Use smart validation and feedback that supports the user

Validation should prevent frustration, not create it. Real-time validation helps users correct mistakes before submitting, while supportive error messages help them understand what went wrong. Tone matters here too—polite guidance feels better than alerts that sound like scolding.

Good validation reduces abandonment because users don’t feel lost or blocked. It also ensures cleaner data without punishing honest mistakes. When the form helps users succeed, they complete it with confidence.

Test, refine, and optimize based on real behavior

Forms improve most when decisions are based on data rather than assumptions. Analytics can show where users hesitate, which fields cause drop-offs, and how changes affect completion. Small adjustments—shorter fields, clearer buttons, reordered questions—can lead to meaningful gains.

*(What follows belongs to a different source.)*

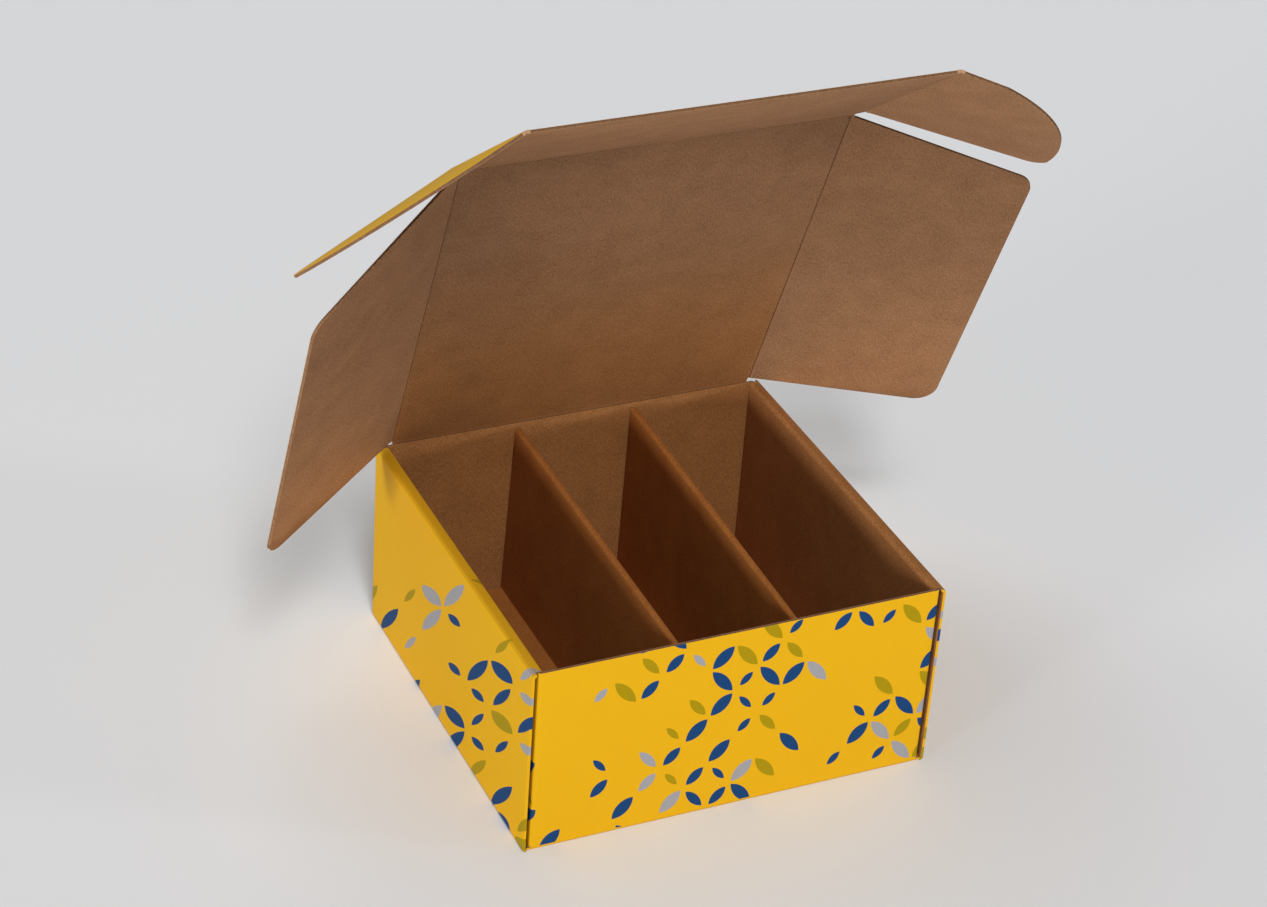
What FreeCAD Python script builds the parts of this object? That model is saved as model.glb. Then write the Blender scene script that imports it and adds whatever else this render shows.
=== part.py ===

Testing doesn’t need to be complex. Compare two versions, observe results, and keep what works. Over time, these small wins add up. The form becomes smoother, more intuitive, and more effective.

Connect forms to meaningful follow-up, not dead ends

A completed form is only valuable when it leads somewhere. Too many businesses collect submissions and fail to follow up promptly or personally. A strong post-form experience can include helpful emails, warm onboarding messages, relevant content (see popular blog post examples here), or timely outreach. This makes users feel acknowledged, not forgotten. Depending on your goals, follow-up can also include a referral prompt. For example, if the form leads to a purchase, signup, or account creation, tools like ReferralCandy can automate a referral invitation and reward flow—turning one conversion into additional customers without adding friction to the form itself.

Follow-up should match the intent of the form. A guide download should trigger education. A demo request should lead to scheduling. A support form should lead to reassurance. When the handoff feels smooth, forms support relationship-building instead of feeling transactional.

Evaluate your forms with a simple performance checklist

Once your forms are live, the best way to improve them is through regular evaluation. A clear checklist helps you review forms without relying on guesswork or personal opinion. This keeps improvements consistent and ensures forms continue to support conversions as your audience, offers, and website evolve. The goal isn’t to score perfectly, but to spot friction, remove confusion, and make the experience feel smoother each time.

Use this checklist when reviewing any website form:

Clarity and purpose

  • The purpose of the form is obvious at a glance

     

  • Users understand what they get after completing it

     

  • Field labels are simple and easy to interpret

     

Length and relevance

  • Every field has a clear reason to exist

     

  • Required fields are kept to the essentials

     

  • Sensitive questions appear only when necessary

     

User experience

  • The form is easy to complete on mobile

     

  • Buttons clearly communicate the next step

     

  • Help text appears when it adds value

     

Friction and feedback

  • Validation happens in real time

     

  • Error messages are helpful, not abrupt

     

  • Users never feel blamed for mistakes

     

Flow and follow-through

  • The form leads to a meaningful next step

     

  • Confirmation feels reassuring and human

     

  • Responses are acknowledged quickly

     

This checklist helps identify weak spots, prioritize fixes, and strengthen the user journey without redesigning the entire website. When used regularly—monthly, quarterly, or before campaign launches—it keeps forms performing well over time and prevents small issues from becoming conversion blockers.

Turn forms into conversations, not obstacles

At their best, forms feel like part of the user journey, not a hurdle. They guide visitors forward, help businesses understand intent, and create opportunities to build trust. By focusing on purpose, clarity, simplicity, timing, mobile usability, supportive validation, thoughtful testing, and meaningful follow-up, website forms become stronger tools for growth and engagement.